- **What the task requires**
Among the entries that follow, the required portion opens with the line containing "Keep writing the" and closes with the line containing "0.62), 0.40, 1.5)". Give that portion again exactly, and nothing else.

- **Supplied material**
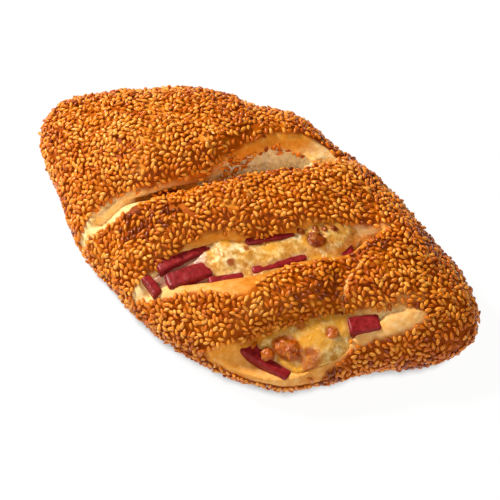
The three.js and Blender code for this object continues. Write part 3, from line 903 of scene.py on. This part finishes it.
def seedPattern():
    piece = startWith(bpy.ops.mesh.primitive_uv_sphere_add, "seed_pattern",
                      segments=seeds["sides"], ring_count=seeds["rings"], radius=0.5)
    unit = getPoints(piece) * mm
    taper = 1 - 0.4 * (unit[:, 2] + 0.5) ** 2  # one end comes to a blunt point
    shape = np.stack((unit[:, 2] * seeds["length"], unit[:, 0] * taper * seeds["width"],
                      unit[:, 1] * taper * seeds["thickness"]), 1)
    faces = [tuple(face.vertices) for face in piece.data.polygons]
    tip = ease(0.3, 0.5, unit[:, 2]) + 0.6 * ease(0.35, 0.5, -unit[:, 2])
    bpy.data.objects.remove(piece)
    return shape, faces, tip


def joinedCopies(name, pattern, centres, axes, sizes, toast):
    shape, faces, tip = pattern
    copies, count = len(centres), len(shape)
    points = np.einsum("nvi,nij->nvj", shape[None] * sizes[:, None], axes) + centres[:, None]
    points = points.reshape(-1, 3)
    points[:, 2] = np.maximum(points[:, 2], 0.02)
    mesh = bpy.data.meshes.new(name)
    lengths = np.array([len(face) for face in faces])
    flat = np.concatenate([np.array(face) for face in faces])
    corners = (flat[None] + count * np.arange(copies)[:, None]).ravel()
    starts = np.concatenate(([0], np.cumsum(np.tile(lengths, copies))[:-1]))
    mesh.vertices.add(count * copies)
    mesh.vertices.foreach_set("co", (points * mm).astype(np.float32).ravel())
    mesh.loops.add(len(corners))
    mesh.loops.foreach_set("vertex_index", corners.astype(np.int32))
    mesh.polygons.add(len(starts))
    mesh.polygons.foreach_set("loop_start", starts.astype(np.int32))
    mesh.update(calc_edges=True)
    mesh.validate()
    piece = bpy.data.objects.new(name, mesh)
    bpy.context.scene.collection.objects.link(piece)
    setShare(piece, "toast", np.repeat(toast, count))
    setShare(piece, "tip", np.tile(tip, copies) * 0.8)
    smoothShade(piece)
    return piece


def seedAxes(direction, facing, tilt):
    longAxis = direction * np.cos(tilt)[:, None] + facing * np.sin(tilt)[:, None]
    upAxis = facing * np.cos(tilt)[:, None] - direction * np.sin(tilt)[:, None]
    return np.stack((longAxis, np.cross(upAxis, longAxis), upAxis), 1)


def makeSeeds(piece, finish):
    draw = np.random.default_rng(11)
    # every draw is made for all tries, so one seed more or less leaves the others as they are
    spots, facing, tries = spreadPlaces(piece, draw)
    count, drawn = len(spots), seeds["tries"]
    direction, overlap = settleTurns(spots, facing, tries, draw)
    print("seeds", count, "overlap", round(float(overlap.mean()), 3))
    crowded = np.clip(overlap / seeds["crowdedAt"], 0, 1) * draw.random(drawn)[tries]
    onTop = (draw.random(drawn)[tries] < seeds["layered"]) & (spots[:, 2] > 15)
    crowded = np.where(onTop, 1, crowded)
    tilt = draw.normal(0, seeds["tiltSpread"], drawn)[tries]
    tilt = tilt + crowded * draw.choice(seeds["propped"], drawn)[tries]
    centres = spots + facing * (seeds["thickness"] / 2 - seeds["sunk"] + 0.75 * crowded)[:, None]
    axes = seedAxes(direction, facing, tilt)
    sizes = draw.normal(1, seeds["sizeSpread"], (drawn, 3))[tries].clip(0.75, 1.25)
    patches = np.clip(uneven(spots, 22, 21, 2.2) + 0.5, 0, 1)
    toast = 0.6 * draw.random(drawn)[tries] + 0.3 * patches
    along, across = toSlash(*spots[:, :2].T)
    ragged = uneven(spots, 6, 24, 1)
    # a negative amount makes seeds paler: painted light on the far lobe's left
    for (u, n), (reachAlong, reachAcross), more in seeds["toasted"]:
        away = np.hypot((along - u) / reachAlong, (across - n) / reachAcross) + ragged
        toast = toast + more * (1 - ease(0.5, 1.1, away)) * draw.random(drawn)[tries]
    rank = np.argsort(np.argsort(toast)) / count
    toast = 0.02 + 0.76 * rank + 0.2 * ease(0.92, 1.0, rank)
    group = np.minimum((rank * seeds["groups"]).astype(int), seeds["groups"] - 1)
    pattern = seedPattern()
    for index, shade in enumerate(("pale", "golden", "amber", "brown")):
        mine = group == index
        joined = joinedCopies("sesame_" + shade, pattern, centres[mine], axes[mine], sizes[mine],
                              toast[mine])
        joined.data.materials.append(finish)
        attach(joined, "root")


# Makes the loaf's mesh coarser where the seeds hide it
def thinCrust(piece):
    points = getPoints(piece)
    hidden = (bareDough(points)[0] < -2) & (sparseness(points) < 0.1)
    piece.vertex_groups.new(name="hidden").add(np.nonzero(hidden)[0].tolist(), 1.0, "REPLACE")
    ratio = loaf["mostTriangles"] / triangleCount(piece)
    finishWith(piece, "DECIMATE", ratio=ratio, vertex_group="hidden")
    piece.vertex_groups.clear()
    print("loaf thinned to", triangleCount(piece))


print("seeds")
makeSeeds(bread, makeMaterial(sesameLook))
thinCrust(bread)


# Salami sticks, each in its own place and turn as the frame has it

salami = {
    "edge": 1.1,
    "voxel": 0.45,
    "sag": 0.35,      # the cut faces dry and sink a little
}


def boxAxes(node):
    points = np.array([node.matrix_world @ vertex.co for vertex in node.data.vertices]) / mm
    middle = (points.max(axis=0) + points.min(axis=0)) / 2
    _, _, axes = np.linalg.svd(points - points.mean(axis=0), full_matrices=False)
    if np.linalg.det(axes) < 0:
        axes[2] = -axes[2]
    spans = (points - middle) @ axes.T
    return middle, axes, spans.max(axis=0) - spans.min(axis=0)


def makeStick(name, node, finish):
    middle, axes, size = boxAxes(node)
    piece = startWith(bpy.ops.mesh.primitive_cube_add, name.replace("salami", "stick"), size=1)
    setPoints(piece, getPoints(piece) * mm * size)
    finishWith(piece, "BEVEL", width=salami["edge"] * mm, segments=3)
    finishWith(piece, "REMESH", mode="VOXEL", voxel_size=salami["voxel"] * mm)
    finishWith(piece, "SMOOTH", factor=0.5, iterations=3)
    points, normals = getPoints(piece), getNormals(piece)
    share = points / (size / 2)
    sink = salami["sag"] * (1 - np.clip(np.abs(share[:, 1]), 0, 1) ** 2) * np.abs(normals[:, 2])
    seed = sum(map(ord, name)) % 50
    rough = uneven(points, 3, seed, 0.5) - sink
    points = points + normals * rough[:, None]
    points[:, 2] += 0.4 * (1 - share[:, 0] ** 2)
    setPoints(piece, points @ axes + middle)
    smoothShade(piece)
    piece.data.materials.append(finish)
    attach(piece, "root")
    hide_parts(name)
    return piece


salamiFinish = makeMaterial(salamiLook)
print("salami sticks")
sticks = [makeStick(name, node, salamiFinish) for name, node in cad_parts.items()
          if name.startswith("salami")]


# Melted cheese

cheese = {
    "bottom": 12,
    "bulge": 1.2,
    "voxel": 0.55,
    "underCrust": 1,  # how far it stays under the crust, and under the loaf's side
    "underSide": 0.7,
    # browned lumps, blisters and crusted bits: middle, radii, how dark
    "lumps": (
        ((49.5, -45.5, 21.5), (6.2, 4.6, 3.6), 0.15),
        ((43.5, -51.5, 19.8), (2.9, 2.6, 2.2), 0.1),
        ((62, -31.8, 25.6), (2.9, 2.8, 1.8), 0.1),
        ((35.6, -0.6, 35.0), (3.7, 3.3, 1.9), 0.75),
        ((29, -1.7, 36.6), (1.5, 1.0, 0.9), 0.5),
        ((33.6, 2.6, 37), (1.6, 1.1, 0.9), 0.7),
        ((36.4, 4.4, 37), (1.5, 1.0, 0.8), 0.6),
        ((39.7, 7.2, 36.6), (1.7, 1.1, 0.9), 0.7),
    ),
    # scorched spots: place in plan, radius
    "spots": (((11.5, -28.6), 1.8), ((13.6, -19.9), 1.4), ((50, -36), 2.0), ((60, -45), 4.5)),
    # patches where the fat came out; the last two are painted shade beside the right-hand salami
    # stick
    "orange": (((57, -38), 7.0), ((50, -33), 4.0), ((35.6, -0.6), 6.0), ((21, -14), 4.0),
               ((5, -22), 3.0), ((64, -26), 5.0), ((58, -27), 4.0)),
}


# Draws places in from the loaf's side, so that nothing comes out there
def keptInside(x, y):
    dx, dy = x - loaf["heart"][0], y - loaf["heart"][1]
    share = np.hypot(dx, dy) / outlineRadius(np.arctan2(dy, dx))
    inward = np.minimum(1, 0.975 / share)
    return loaf["heart"][0] + dx * inward, loaf["heart"][1] + dy * inward


def makeFilling(slash):
    piece = startWith(bpy.ops.mesh.primitive_grid_add, "filling", x_subdivisions=150,
                      y_subdivisions=44, size=2)
    unit = getPoints(piece) * mm
    along = slash["cut"][0] + 2 + (slash["cut"][1] - slash["cut"][0] - 4) * (unit[:, 0] + 1) / 2
    far, near = edgesAt(slash, along)
    farReach, nearReach = slash["spread"]
    share = (unit[:, 1] + 1) / 2
    across = far - farReach + share * (near - far + farReach + nearReach)
    inner = np.clip((across - far) / (near - far), 0, 1)
    farLevel, nearLevel = (stationAt(slash, key, along) for key in ("cheeseFar", "cheeseNear"))
    level = farLevel * (1 - inner) + nearLevel * inner
    level = level + cheese["bulge"] * 4 * inner * (1 - inner)
    x, y = keptInside(*fromSlash(along, across))
    share = outlineShare(x, y)
    under = np.minimum(level, crustHeight(x, y, share) - cheese["underCrust"])
    beyond = np.maximum((far - across) / farReach, (across - near) / nearReach)
    z = level + ease(0.3, 1, beyond) * (under - level)
    z = np.minimum(z, domeProfile(share) - cheese["underSide"])
    setPoints(piece, np.stack((x, y, z), 1))
    finishWith(piece, "SOLIDIFY", thickness=mm, offset=-1)
    points = getPoints(piece)
    points[len(z):, 2] = np.minimum(cheese["bottom"], points[:len(z), 2] - 1)
    setPoints(piece, points)
    return piece


def makeLump(middle, radii, seed):
    piece = startWith(bpy.ops.mesh.primitive_ico_sphere_add, "lump", subdivisions=4, radius=1)
    points = getPoints(piece) * mm
    crag = 1 + uneven(points * 3, 1.6, seed, 0.5)
    setPoints(piece, points * crag[:, None] * radii + middle)
    return piece


def makeCheese(finish):
    parts = [makeFilling(slash) for slash in slashes]
    for seed, (middle, radii, _) in enumerate(cheese["lumps"]):
        parts.append(makeLump(middle, radii, seed))
    selectOnly(parts[0])
    for part in parts:
        part.select_set(True)
    bpy.ops.object.join()
    piece = named("melted_cheese")
    finishWith(piece, "REMESH", mode="VOXEL", voxel_size=cheese["voxel"] * mm)
    finishWith(piece, "SMOOTH", factor=0.5, iterations=3)
    points, normals = getPoints(piece), getNormals(piece)
    brown, char = np.zeros(len(points)), np.zeros(len(points))
    for middle, radii, dark in cheese["lumps"]:
        reach = np.linalg.norm((points - middle) / radii, axis=1)
        brown = np.maximum(brown, 1 - ease(1.0, 1.35, reach))
        char = np.where(reach < 1.4, dark, char)
    crusty = brown.copy()
    for spot, radius in cheese["spots"]:
        reach = np.hypot(*(points[:, :2] - spot).T) / radius
        faded = ease(0.6, 1.3, reach + uneven(points, 2, 41, 0.8))
        brown = np.maximum(brown, 0.9 * (1 - faded))
        char = np.where((reach < 1.4) & (radius < 2), 0.6, char)
    orange = np.zeros(len(points))
    for spot, radius in cheese["orange"]:
        reach = np.hypot(*(points[:, :2] - spot).T) / radius
        orange = np.maximum(orange, 1 - ease(0.5, 1.2, reach + uneven(points, 5, 43, 1)))
    top = ease(0.2, 0.7, normals[:, 2])
    bubbles = uneven(points, 6, 31, 1.7, 2) + uneven(points, 1.7, 33, 0.3, 1)
    crags = uneven(points, 1.7, 35, 2.6) * crusty
    points = points + normals * (bubbles * top * (1 - crusty) + crags)[:, None]
    setPoints(piece, points)
    stickPoints = np.concatenate([getPoints(stick)[::7] for stick in sticks])
    tree = searchTree(stickPoints)
    gaps = np.array([tree.find(point)[2] for point in points])
    along, across = toSlash(*points[:, :2].T)
    for slash in slashes:
        far, near = edgesAt(slash, along)
        offMiddle = np.abs((across - far) / (near - far) - 0.5)
        rim = ease(0.28, 0.5, offMiddle) * (offMiddle < 1) * ease(0.35, 0.6, clouds(points, 6, 45))
        orange = np.maximum(orange, rim)
        ripened = slash["ripe"] * ease(0.25, 0.7, clouds(points, 4.5, 47)) * (offMiddle < 1)
        orange = np.maximum(orange, ripened)
    amongSticks = (1 - ease(-26, -20, along)) * ease(10, 18, across) * (1 - ease(40, 45, across))
    nearSticks = 1 - ease(0.2, 1.4, gaps + uneven(points, 3, 37, 1.5))
    pink = np.maximum(0.5 * nearSticks, amongSticks) * 0.9
    setShare(piece, "brown", brown)
    setShare(piece, "char", char)
    setShare(piece, "orange", orange * 0.85)
    setShare(piece, "pink", pink)
    smoothShade(piece)
    piece.data.materials.append(finish)
    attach(piece, "root")
    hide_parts("cheese")
    print("cheese triangles", triangleCount(piece))


print("cheese")
makeCheese(makeMaterial(cheeseLook))


# Studio: pale floor, soft light, and the camera

studio = {
    "aim": (9.5, -10.7, 20),
    "azimuth": 32,
    "elevation": 54,
    "distance": 760,
    "lens": 128.6,
    "ambient": 0.14,
    # name, place in metres, size, power in watts
    "lamps": (
        ("key_light", (-0.98, 0.0, 0.9), 0.3, 24.5),
        ("fill_light", (0.5, -0.9, 1.1), 0.8, 8.5),
    ),
}


def makeStudio():
    floor = startWith(bpy.ops.mesh.primitive_plane_add, "studio_floor", size=6)
    floor.data.materials.append(paperMaterial())
    azimuth, elevation = math.radians(studio["azimuth"]), math.radians(studio["elevation"])
    level = math.cos(elevation)
    back = np.array((math.sin(azimuth) * level, -math.cos(azimuth) * level, math.sin(elevation)))
    place = (np.array(studio["aim"]) + back * studio["distance"]) * mm
    bpy.ops.object.camera_add(location=place)
    camera = bpy.context.active_object
    camera.data.lens = studio["lens"]
    camera.data.sensor_width = 36
    camera.data.clip_start = 0.01
    camera.rotation_euler = Vector(-back).to_track_quat("-Z", "Y").to_euler()
    bpy.context.scene.camera = camera
    world = bpy.data.worlds.new("studio")
    bpy.context.scene.world = world
    world.use_nodes = True
    background = world.node_tree.nodes["Background"]
    background.inputs["Color"].default_value = (1, 0.82, 0.6, 1)
    background.inputs["Strength"].default_value = studio["ambient"]
    for name, spot, size, power in studio["lamps"]:
        bpy.ops.object.light_add(type="AREA", location=spot)
        lamp = bpy.context.active_object
        lamp.name = name
        lamp.data.shape = "DISK"
        lamp.data.size = size
        lamp.data.energy = power
        lamp.data.color = (1, 0.95, 0.88)
        lamp.rotation_euler = Vector(spot).to_track_quat("Z", "Y").to_euler()
    bpy.context.scene.view_settings.view_transform = "Standard"


print("studio")
makeStudio()
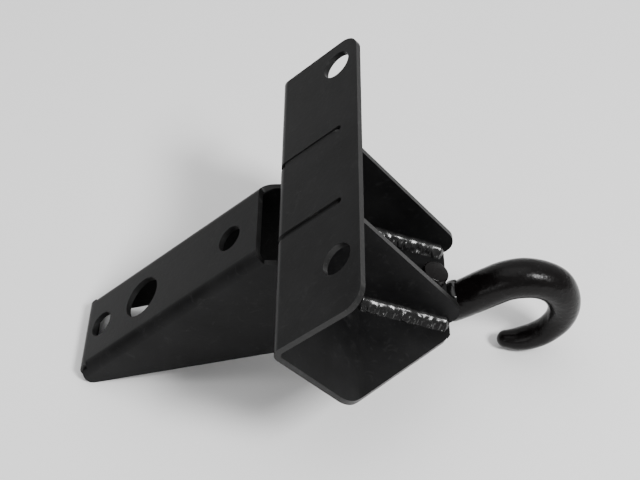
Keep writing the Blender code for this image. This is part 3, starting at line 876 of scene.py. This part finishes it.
# the room is bright behind the part and dim on the near side
sky = world.node_tree.nodes.new("ShaderNodeTexCoord")
aim = world.node_tree.nodes.new("ShaderNodeVectorMath")
aim.operation = "DOT_PRODUCT"
aim.inputs[1].default_value = (0.0, 0.75, 0.66)
fade = world.node_tree.nodes.new("ShaderNodeMapRange")
fade.interpolation_type = "SMOOTHSTEP"
fade.inputs["From Min"].default_value = -0.10
fade.inputs["From Max"].default_value = 1.05
fade.inputs["To Min"].default_value = 0.44
fade.inputs["To Max"].default_value = 0.98
world.node_tree.links.new(sky.outputs["Generated"], aim.inputs[0])
world.node_tree.links.new(aim.outputs["Value"], fade.inputs["Value"])
world.node_tree.links.new(fade.outputs["Result"], back.inputs["Strength"])


def area_light(name, where, size, power):
    """Square light that looks at the middle of the part."""
    data = bpy.data.lights.new(name, "AREA")
    data.shape = "RECTANGLE"
    data.size = data.size_y = size
    data.energy = power
    obj = bpy.data.objects.new(name, data)
    bpy.context.scene.collection.objects.link(obj)
    obj.location = where
    way = Vector((0.0, 0.0, 0.03)) - Vector(where)
    obj.rotation_euler = way.to_track_quat("-Z", "Y").to_euler()


area_light("soft_box", (-0.25, 0.10, 1.90), 1.6, 8.0)
area_light("key", (0.80, -0.74, 1.30), 0.38, 31.0)
area_light("side_fill", (-0.62, -1.25, 0.62), 0.40, 1.5)

# camera fitted to the bracket, in the bracket's own frame
CAM_AT = Vector((296.26, -396.51, 291.27))
CAM_RIGHT = Vector((0.73605, 0.00341, -0.67692))
CAM_FORWARD = Vector((-0.49054, 0.69179, -0.5299))
HALF_VIEW = 0.25257378944860287    # half of the field of view across, radians
right = (PLACE.to_3x3() @ CAM_RIGHT).normalized()
ahead = (PLACE.to_3x3() @ CAM_FORWARD).normalized()
up = right.cross(ahead).normalized()
right = ahead.cross(up).normalized()
data = bpy.data.cameras.new("camera")
data.sensor_width = 36.0
data.lens = 18.0 / math.tan(HALF_VIEW)
data.clip_start = 0.01
camera = bpy.data.objects.new("camera", data)
bpy.context.scene.collection.objects.link(camera)
turn = Matrix((right, up, -ahead)).transposed()
camera.matrix_world = Matrix.Translation(PLACE @ (CAM_AT * MM)) @ turn.to_4x4()
bpy.context.scene.camera = camera

low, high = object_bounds()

- **Task solution**
Keep writing the Blender code for this image. This is part 3, starting at line 876 of scene.py. This part finishes it.
# the room is bright behind the part and dim on the near side
sky = world.node_tree.nodes.new("ShaderNodeTexCoord")
aim = world.node_tree.nodes.new("ShaderNodeVectorMath")
aim.operation = "DOT_PRODUCT"
aim.inputs[1].default_value = (0.0, 0.75, 0.66)
fade = world.node_tree.nodes.new("ShaderNodeMapRange")
fade.interpolation_type = "SMOOTHSTEP"
fade.inputs["From Min"].default_value = -0.10
fade.inputs["From Max"].default_value = 1.05
fade.inputs["To Min"].default_value = 0.44
fade.inputs["To Max"].default_value = 0.98
world.node_tree.links.new(sky.outputs["Generated"], aim.inputs[0])
world.node_tree.links.new(aim.outputs["Value"], fade.inputs["Value"])
world.node_tree.links.new(fade.outputs["Result"], back.inputs["Strength"])


def area_light(name, where, size, power):
    """Square light that looks at the middle of the part."""
    data = bpy.data.lights.new(name, "AREA")
    data.shape = "RECTANGLE"
    data.size = data.size_y = size
    data.energy = power
    obj = bpy.data.objects.new(name, data)
    bpy.context.scene.collection.objects.link(obj)
    obj.location = where
    way = Vector((0.0, 0.0, 0.03)) - Vector(where)
    obj.rotation_euler = way.to_track_quat("-Z", "Y").to_euler()


area_light("soft_box", (-0.25, 0.10, 1.90), 1.6, 8.0)
area_light("key", (0.80, -0.74, 1.30), 0.38, 31.0)
area_light("side_fill", (-0.62, -1.25, 0.62), 0.40, 1.5)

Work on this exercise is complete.